The Foundations of Public Law

Principles and Problems of Power in the British Constitution

by Keith Syrett

Update for Chapter 5: The judiciary

This update was compiled in January 2013

p.178, paragraph 1 The House of Lords Select Committee on the Constitution has rejected any role for Parliament in the judicial appointments process. It has also recommended that the power to reject or request reconsideration of nominations for appointments below the level of High Court should be transferred to the Lord Chief Justice: Select Committee on the Constitution, Judicial Appointments, HL 272 (2010-12). The latter recommendation has been accepted by the Government: see Ministry of Justice, Appointments and Diversity Response to public consultation(2012).
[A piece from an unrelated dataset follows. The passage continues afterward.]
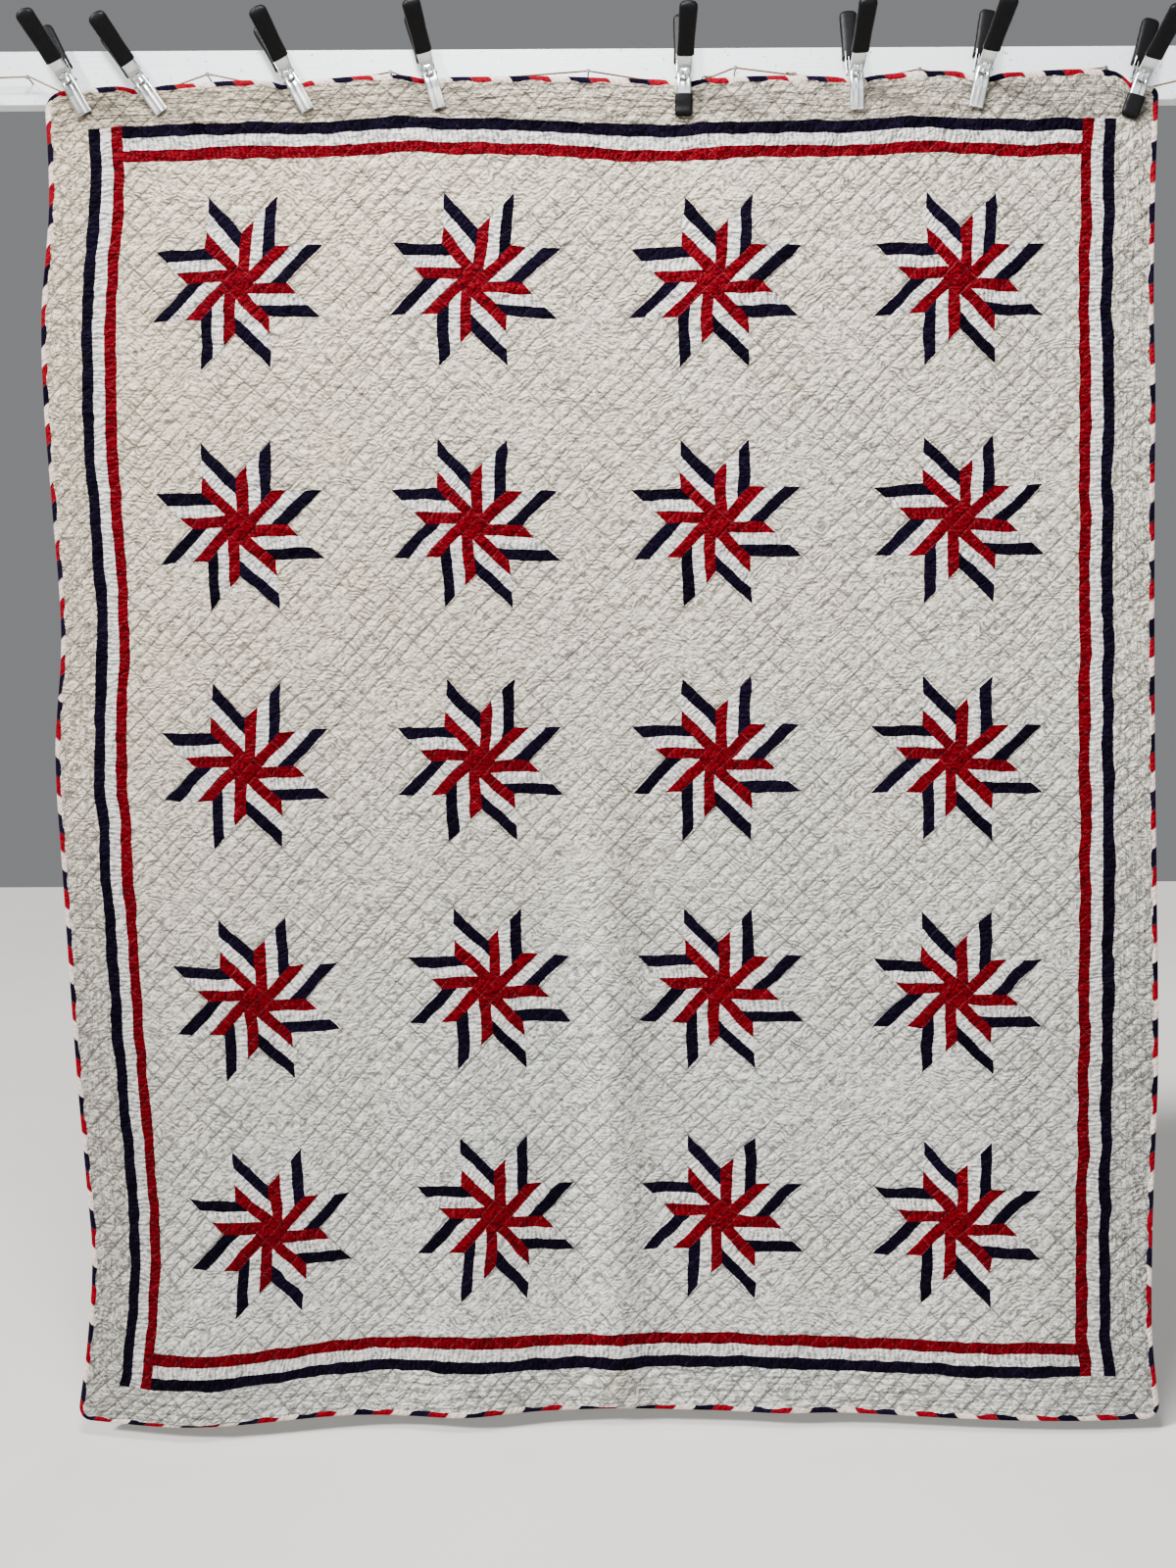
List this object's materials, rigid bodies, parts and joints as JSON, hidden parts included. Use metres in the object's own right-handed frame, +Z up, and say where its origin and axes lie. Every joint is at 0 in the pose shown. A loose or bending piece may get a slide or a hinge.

p.178, paragraph 1 A controversial instance of the Lord Chancellor’s role in respect of judicial appointments occurred in 2010, when the nomination of Sir Nicholas Wall as President of the Family Division by the Judicial Appointments Commission was referred for reconsideration by the then Lord Chancellor, Jack Straw, resulting in considerable delay in filling the vacancy. It was suggested that political considerations had been at play in this case, as Wall had been critical of government policy, although Straw denied this. The appointment was eventually confirmed.

p.180, paragraph 2 The House of Lords Constitution Committee considers that ‘despite concerns raised over the last few decades, the proportion of women judges, black, Asian and minority ethnic judges and others from under-represented groups has increased too slowly’: Select Committee on the Constitution, Judicial Appointments, HL 272 (2010-12), [68]. The Government has accepted that the composition of the judiciary, especially at High Court level and above, does not reflect wider society. It has therefore indicated that it will facilitate part-time working for senior judges and utilise the provisions of the Equality Act 2010 to allow positive action to promote diversity when two candidates are of equal merit: see Ministry of Justice, Appointments and Diversity Response to public consultation (2012).

p.184, paragraph 2 11,200 applications for permission to bring a claim for judicial review were filed in 2011: Ministry of Justice, Judicial and Court Statistics 2011(2012), 11.

p.187, paragraph 3 In late 2012, the Ministry of Justice announced a review of the judicial review process. It argued that the growth in judicial review was placing ‘burdens… on stretched public services’, that it could ‘lead to unnecessary costs and lengthy delays’ and that it ‘may in some cases stifle innovation and frustrate much needed reforms, including those aimed at stimulating growth and promoting economic recovery’. Views were to be sought on a package of measures, including shortening time limits in some cases, restricting opportunities for oral reconsideration of the application for permission and introducing new fees: Ministry of Justice, Written Ministerial Statement, 19 November 2012.

p.188, paragraph 2 The Law Commission has proposed that an award of damages should be an ancillary remedy to be claimed alongside the prerogative orders. However, this proposal met with significant opposition, including from government, on the basis that it would add to delays in court proceedings and would risk over-emphasising the rights of individual claimants to the detriment of society as a whole. In view of this, the Commission accepted that the proposal would not be taken forward: Law Commission, Administrative Redress: Public Bodies and the Citizen, Law Com No.322 (Summary) (2010), [1.14]-[1.28].

p.223, n.190 As at September 2011, 19 of 27 declarations of incompatibility issued had been made final.

p.236, n.242 The Commission on a Bill of Rights reported in December 2012. It was unable to reach a unanimous conclusion as to whether a UK Bill of Rights should replace the existing Human Rights Act. A majority were in favour of such a course of action, on the basis that there was a ‘lack of ownership’ by the public of the existing Human Rights Act and the European Convention on Human Rights. However, a minority was unconvinced of the need for reform and was concerned that any change might lead to a diminution of rights and to ‘decoupling’ of the UK from the Convention. See Commission on a Bill of Rights, A Bill of Rights? The Choice Before Us, Volume 1 (2012) [78]-[88].